Objective :: Give again, word for word, each line from the top of the listing through the line that holds "bpy.context.scene.camera = camera".
··········
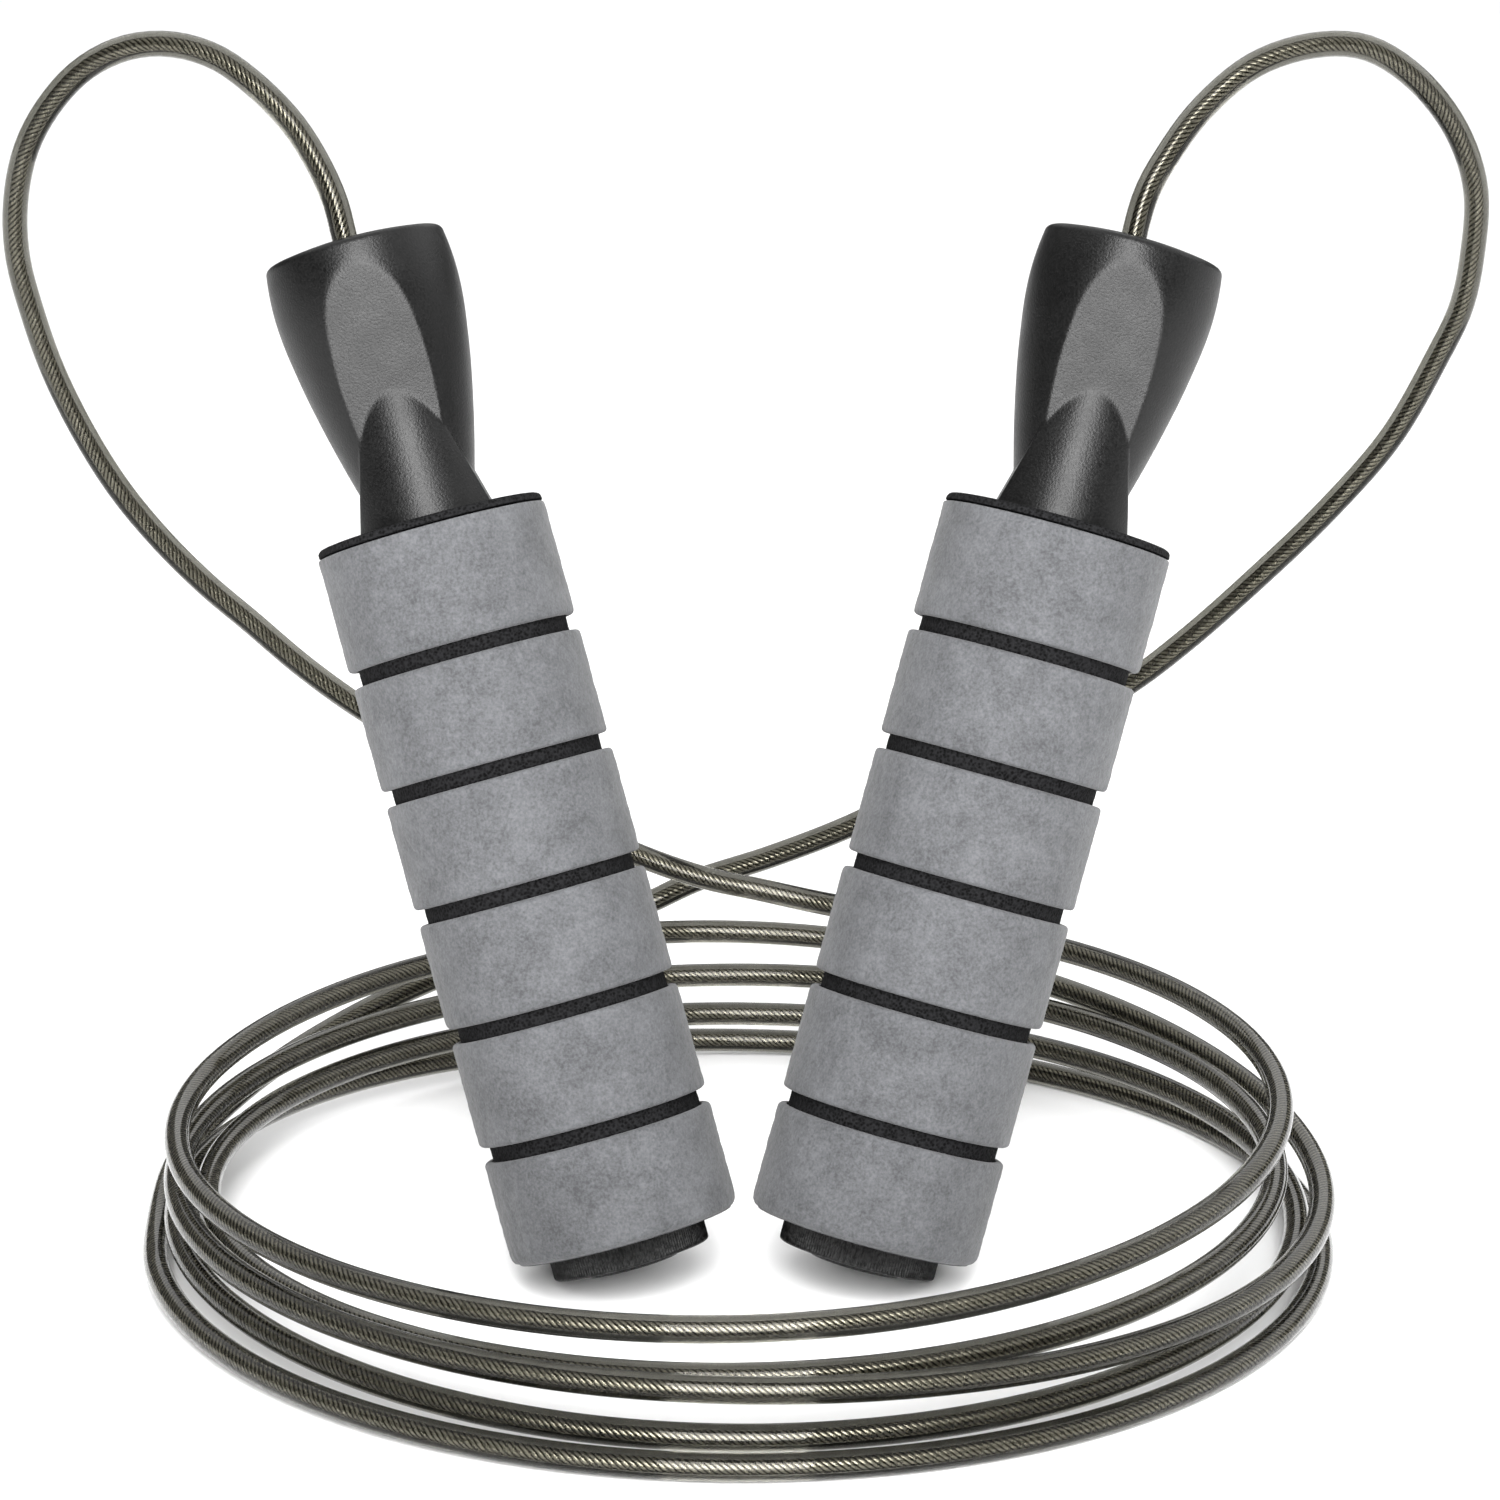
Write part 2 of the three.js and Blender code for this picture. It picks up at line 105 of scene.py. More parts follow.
# The coil: its centre in metres, then (radius, height) in millimetres at the back, right, front and left
# of each turn, seen from above, and in degrees where it starts and how far apart its points are.
COIL_CENTRE = (0, 0.001)
COIL_TURNS = [
    [(84, 29), (83, 25.2), (83, 18.7), (88, 20)],
    [(88.3, 23), (89.8, 10.8), (88, 11.7), (88, 13.7)],
    [(88, 15.3), (82.5, 14.2), (83, 11.6), (83.5, 10.5)],
    [(88.5, 8), (86, 6.5), (88, 4.6), (88.2, 7.6)],
    [(90, 2.6), (89.6, 2.1), (92.3, 2.1), (91.6, 3.5)],
]
COIL_START = 30
COIL_STEP = 15


# ---------------------------------------------------------------- camera, floor and lights

def make_camera():
    """Stands in front, 15 degrees above the horizon, at the photograph's angle and distance."""
    target = Vector((0.0009, -0.0021, 0.0803))
    elevation = math.radians(15)
    distance = 0.7
    back = Vector((0, -math.cos(elevation), math.sin(elevation)))
    data = bpy.data.cameras.new("camera")
    data.sensor_width = 36
    data.lens = 110.7
    camera = bpy.data.objects.new("camera", data)
    camera.location = target + back * distance
    camera.rotation_euler = (-back).to_track_quat("-Z", "Y").to_euler()
    bpy.context.collection.objects.link(camera)
    bpy.context.scene.camera = camera


def make_area_light(name, place, aim, size, power):
    data = bpy.data.lights.new(name, "AREA")
    data.shape = "RECTANGLE"
    data.size, data.size_y = size
    data.energy = power
    light = bpy.data.objects.new(name, data)
    light.location = place
    light.rotation_euler = (Vector(aim) - Vector(place)).to_track_quat("-Z", "Y").to_euler()
    bpy.context.collection.objects.link(light)


def make_lights():
    """A wide soft sky for the floor, a tall narrow softbox in front and a large weak panel at the right."""
    overhead = bpy.data.lights.new("overhead", "SUN")
    overhead.energy = 3.0
    overhead.angle = math.radians(120)
    sun = bpy.data.objects.new("overhead", overhead)
    sun.rotation_euler = (math.radians(-12), math.radians(8), 0)
    bpy.context.collection.objects.link(sun)
    make_area_light("front_softbox", (0, -1.0, 0.55), (0, 0, 0.1), (0.5, 1.2), 40)
    make_area_light("side_panel", (1.2, 0.1, 0.5), (0, 0, 0.08), (1.0, 1.0), 3)
    world = bpy.data.worlds.new("studio")
    world.use_nodes = True
    world.node_tree.nodes["Background"].inputs["Color"].default_value = (1, 1, 1, 1)
    world.node_tree.nodes["Background"].inputs["Strength"].default_value = 0.12
    bpy.context.scene.world = world
    bpy.context.scene.view_settings.view_transform = "Standard"


def make_floor():
    """A large sheet of plain pale paper."""
    half = 14
    data = bpy.data.meshes.new("floor")
    corners = [(-half, -half, 0), (half, -half, 0), (half, half, 0), (-half, half, 0)]
    data.from_pydata(corners, [], [(0, 1, 2, 3)])
    material, tree = new_material("floor_paper", Roughness=0.9)
    shade = noise_value(tree, 400, detail=2)
    paint(tree, tinted(tree, shade, (0.9, 0.9, 0.9), (0.92, 0.92, 0.92)))
    data.materials.append(material)
    floor = bpy.data.objects.new("floor", data)
    bpy.context.collection.objects.link(floor)


# ---------------------------------------------------------------- material tools

def new_material(name, **sockets):
    """A Principled material with its uniform values set on the shader's own sockets."""
    material = bpy.data.materials.new(name)
    material.use_nodes = True
    tree = material.node_tree
    shader = tree.nodes["Principled BSDF"]
    for socket, value in sockets.items():
        shader.inputs[socket.replace("_", " ")].default_value = value
    return material, tree


def add_node(tree, kind, **sockets):
    """Adds a shader node; each named socket gets a value, or a link from another node's output."""
    made = tree.nodes.new("ShaderNode" + kind)
    for socket, value in sockets.items():
        place = made.inputs[int(socket[1:]) if socket[0] == "_" else socket.replace("_", " ")]
        if isinstance(value, bpy.types.NodeSocket):
            tree.links.new(value, place)
        else:
            place.default_value = value
    return made


def object_place(tree):
    return add_node(tree, "TexCoord").outputs["Object"]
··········
Completed task ::
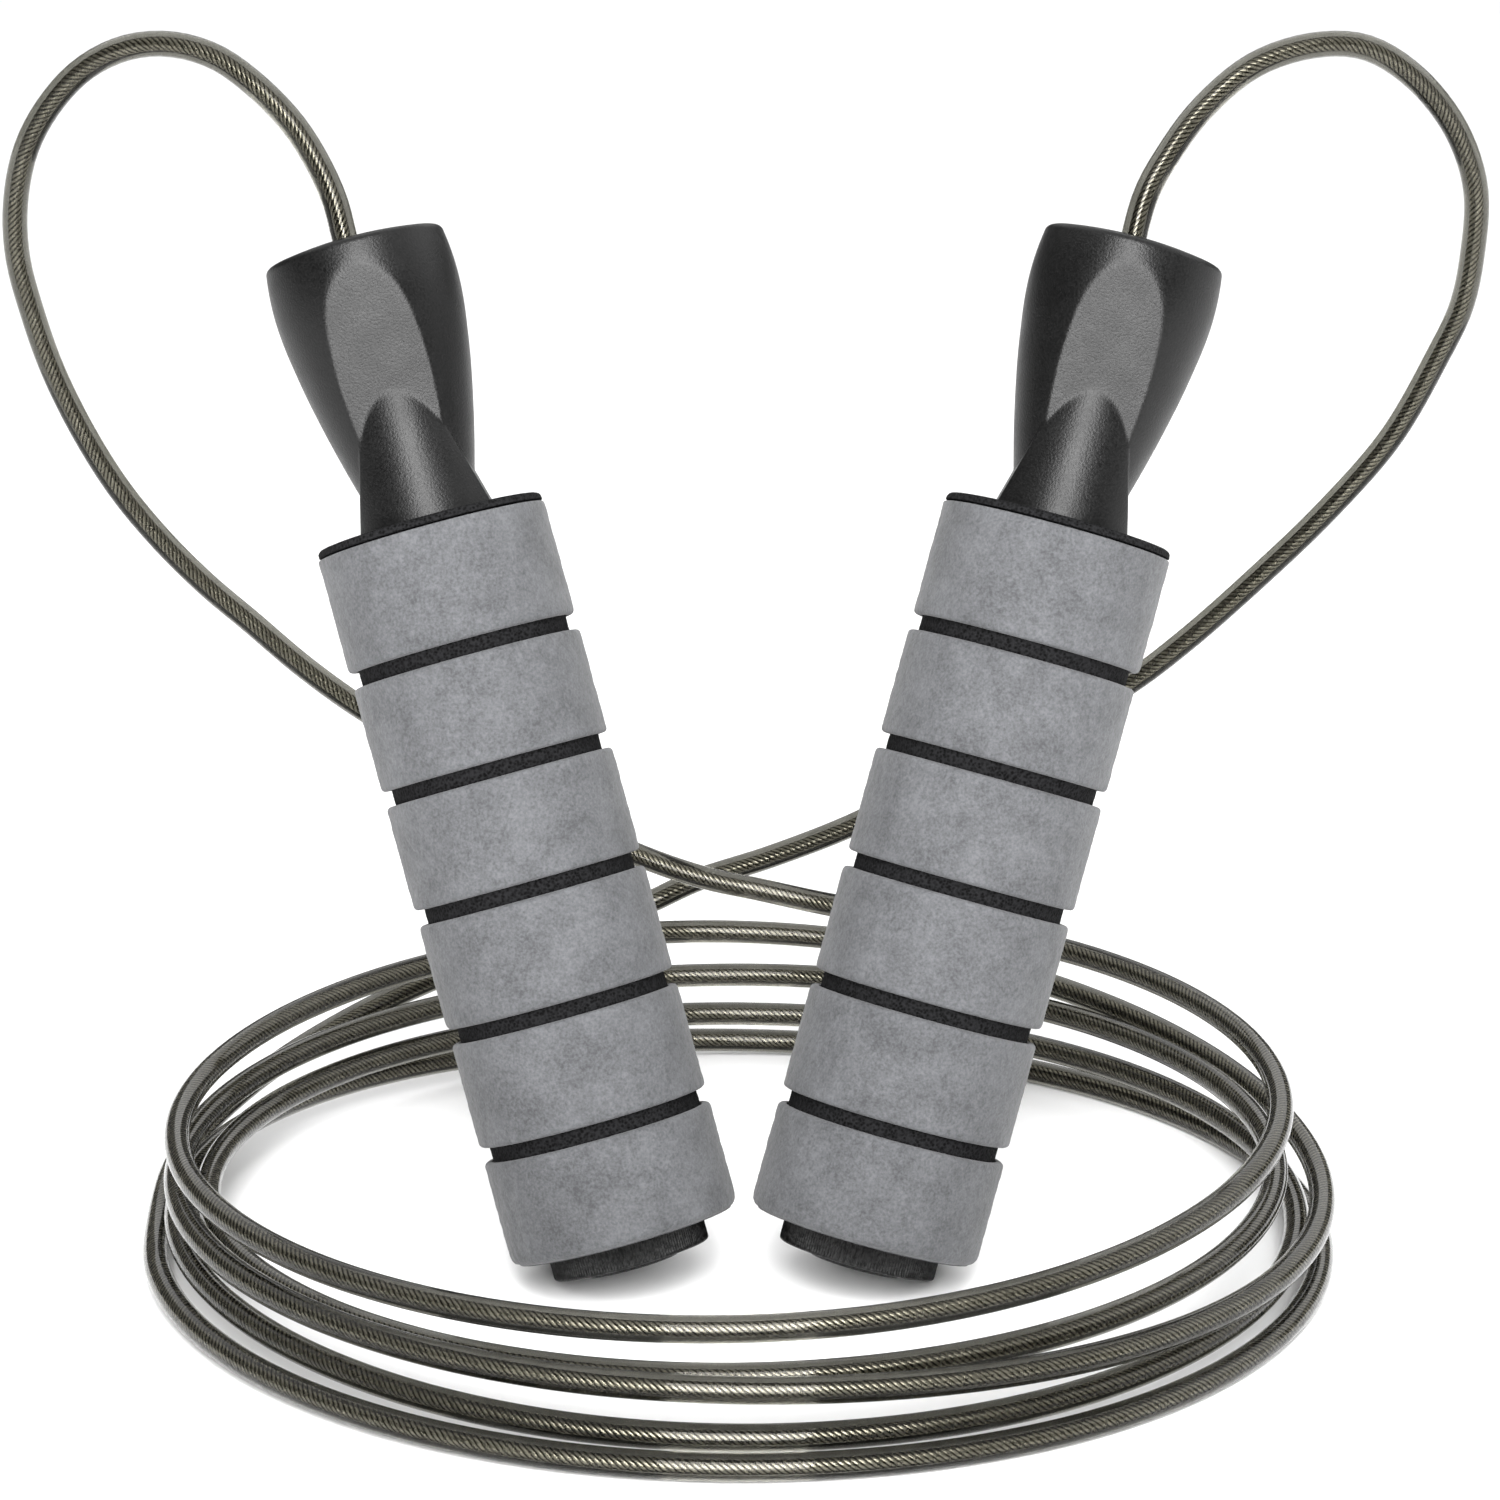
Write part 2 of the three.js and Blender code for this picture. It picks up at line 105 of scene.py. More parts follow.
# The coil: its centre in metres, then (radius, height) in millimetres at the back, right, front and left
# of each turn, seen from above, and in degrees where it starts and how far apart its points are.
COIL_CENTRE = (0, 0.001)
COIL_TURNS = [
    [(84, 29), (83, 25.2), (83, 18.7), (88, 20)],
    [(88.3, 23), (89.8, 10.8), (88, 11.7), (88, 13.7)],
    [(88, 15.3), (82.5, 14.2), (83, 11.6), (83.5, 10.5)],
    [(88.5, 8), (86, 6.5), (88, 4.6), (88.2, 7.6)],
    [(90, 2.6), (89.6, 2.1), (92.3, 2.1), (91.6, 3.5)],
]
COIL_START = 30
COIL_STEP = 15


# ---------------------------------------------------------------- camera, floor and lights

def make_camera():
    """Stands in front, 15 degrees above the horizon, at the photograph's angle and distance."""
    target = Vector((0.0009, -0.0021, 0.0803))
    elevation = math.radians(15)
    distance = 0.7
    back = Vector((0, -math.cos(elevation), math.sin(elevation)))
    data = bpy.data.cameras.new("camera")
    data.sensor_width = 36
    data.lens = 110.7
    camera = bpy.data.objects.new("camera", data)
    camera.location = target + back * distance
    camera.rotation_euler = (-back).to_track_quat("-Z", "Y").to_euler()
    bpy.context.collection.objects.link(camera)
    bpy.context.scene.camera = camera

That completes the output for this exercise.